El efecto dragón hizo evidente la integración de los mercados de valores: la baja en uno de ellos arrastró en su caída a prácticamente todos y afectó a numerosas monedas, entre ellas al peso mexicano, que se ha devaluado en proporciones significativas en estos días. Trajo al primer plano, por tanto, la necesidad de regular los mercados financieros internacionales para alcanzar mínimos de estabilidad. Alan Greenspan, Gobernador de la Reserva Federal de Estados Unidos, después de mostrar su escepticismo respecto a la posibilidad de ``deshacerse de las fluctuaciones de los mercados, pues éstas son parte de su naturaleza'', señaló que ``debemos disponer de mecanismos de contención y prevenir que el contagio se amplifique y transforme'' (El Financiero, 30/10/97).
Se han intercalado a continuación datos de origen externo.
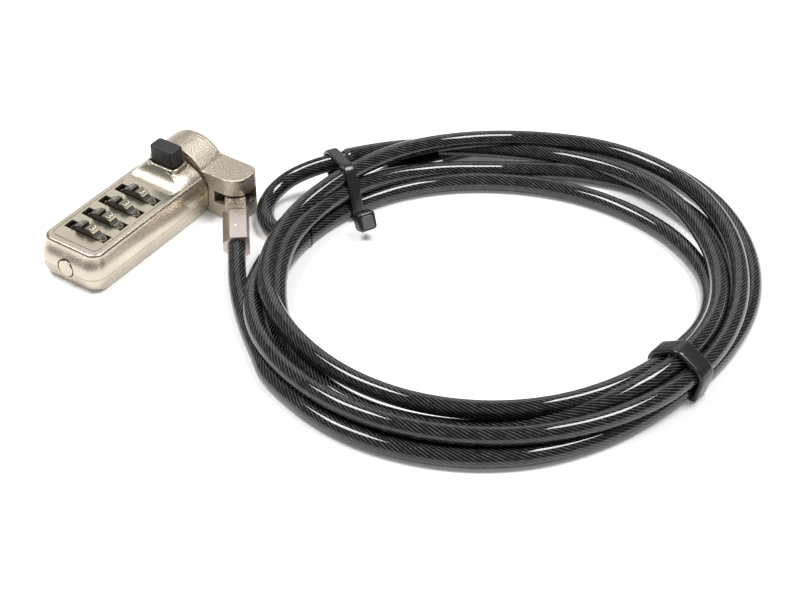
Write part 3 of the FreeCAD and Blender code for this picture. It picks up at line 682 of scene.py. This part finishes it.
def tube(name: str, path: np.ndarray, radius: float, sides: int) -> bpy.types.Object:
    """A closed round tube along a path, with u in metres along it and v in turns round it.

    A point is path + radius x (cos v x side + sin v x up), and each end is closed by a fan.

    Args:
        name: the object's name.
        path: n by 3 points.
        radius: the tube's radius.
        sides: points round it.

    Returns:
        The object.
    """
    _, side, up = turning_frames(path)
    turn = np.linspace(0, 2 * math.pi, sides, endpoint=False)
    ring = np.cos(turn)[None, :, None] * side[:, None, :] + np.sin(turn)[None, :, None] * up[:, None, :]
    points = (path[:, None, :] + radius * ring).reshape(-1, 3)
    rows = len(path)
    quads = grid_faces(rows, sides, wrap_cols=True)[:, ::-1]
    first = len(points)
    points = np.concatenate([points, path[:1], path[-1:]])
    j = np.arange(sides)
    cap_a = np.stack([np.full(sides, first), (j + 1) % sides, j], axis=-1)[:, ::-1]
    top = (rows - 1) * sides
    cap_b = np.stack([np.full(sides, first + 1), top + j, top + (j + 1) % sides], axis=-1)[:, ::-1]
    obj = mesh_object(name, points, quads.tolist() + cap_a.tolist() + cap_b.tolist())
    length = distance_along(path)
    row = quads // sides
    col = quads % sides
    # the last strip round closes at v = 1, not back at 0
    closing = (col.max(axis=1) == sides - 1) & (col.min(axis=1) == 0)
    v = col / sides + np.where(closing[:, None] & (col == 0), 1.0, 0.0)
    u = length[row]
    caps = np.zeros((2 * sides, 3))
    caps[sides:] = length[-1]
    set_uv(obj, np.concatenate([u.ravel(), caps.ravel()]), np.concatenate([v.ravel(), np.zeros(caps.size)]))
    return obj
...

Aunque no se manifestó sobre la necesidad de medidas regulatorias de la especulación, el secretario de Hacienda, en entrevista con el Wall Street Journal, reconoció que: ``Los especuladores no pueden hacer mucho daño a la economía estadunidense. Pero ciertamente pueden dañar a México, Malasia o Indonesia'' (La Jornada, 30/10/97).
¿Se necesita gobernar la economía internacional y en particular los mercados financieros? Paul Hirst y Grahamme Thompson (Globalization in Question, Polity Press, 1996) señalan la necesidad de un sistema de control (governance) internacional de múltiples niveles, dado que ``la mera existencia de las comunidades de hoy depende de la integración y coordinación de actividades diferentes y remotas. Los mercados solos no pueden proveer esta interconexión y coordinación, o más bien sólo pueden hacerlo si están adecuadamente gobernados y si los derechos y expectativas de los participantes remotos están asegurados y apoyados'' (p.184). La necesidad de este control o gobierno es rechazada, añaden, por los teóricos más simplistas y extremos de la globalización, ``ya sea porque piensan que la economía mundial es ingobernable, dada la volatilidad de los mercados y la divergencia de intereses, o porque conciben el mercado como un mecanismo de coordinación en sí y por sí mismo que hace innecesario cualquier intento para gobernarlo''. Los autores muestran lo absurdo de esta posición de la siguiente manera: ``la idea, común entre los teóricos extremistas de la globalización, de que las compañías más grandes se beneficiarían de un medio internacional no regulado resulta extraña. Reglas comerciales fijas, derechos de propiedad comunes internacionalmente y la estabilidad de los tipos de cambio, constituyen un nivel de seguridad elemental que las compañías necesitan para planear sus actividades. Las compañías no pueden crear esas condiciones. La estabilidad en la economía internacional sólo se puede lograr si los Estados se ponen de acuerdo para regularla'' (pp.185-186).
Los autores analizan los mecanismos que se han venido desarrollando para hacer frente al nuevo sistema monetario internacional liberalizado. Llegan a la conclusión de que lo que existe ahora (entre los países desarrollados) ``no son mercados totalmente desregulados'' sino que prevalece una ``limitada supervisión de una economía internacional lidereada por los mercados''. En estas condiciones, ``los movimientos de capital de corto plazo, de carácter especulativo, pueden dañar los objetivos bien fundados de las economías nacionales''. Para prevenir esto, sugieren 1) un sistema de bandas `aceptables' dentro de las cuales las monedas podrían fluctuar; y 2) un impuesto a las compras de corto plazo (especulativas) de divisas. James Tobin propuso este impuesto en 1978, como una segunda opción a una moneda única universal. Tobin, laureado con el premio Nobel de Economía en 1981, señala que los movimientos internacionales de capitales que se dirigen a proyectos productivos en otras partes del mundo y que, por tanto contribuyen a la asignación eficiente de los recursos a escala mundial, ``son una fracción muy pequeña de las transacciones financieras internacionales que suman un billón de dólares diarios''. El grueso de esta cifra son movimientos especulativos ``que buscan hacer dinero rápido con base en las fluctuaciones de los tipos de cambio y en los diferenciales de tasas de interés. Los tipos de cambio están a merced de la opinión de especuladores privados que movilizan vastas sumas'' (PNUD, Informe de Desarrollo Humano 1994, p. 70).
El impuesto a las compras especulativas de divisas, que tendría que ser igual en todos los países del mundo, y que podría ser del 0.5 por ciento, frenaría y volvería más lentos los movimientos especulativos. Mientras ese impuesto llega, si llega, podríamos seguir el ejemplo de Chile y gravar los capitales golondrina, aquéllos que permanecen menos de un cierto tiempo, digamos tres meses, reduciendo así los daños de la especulación.
Los datos disponibles muestran que la bolsa y la moneda chilenas fueron menos dañadas por el efecto dragón que las de nuestro país.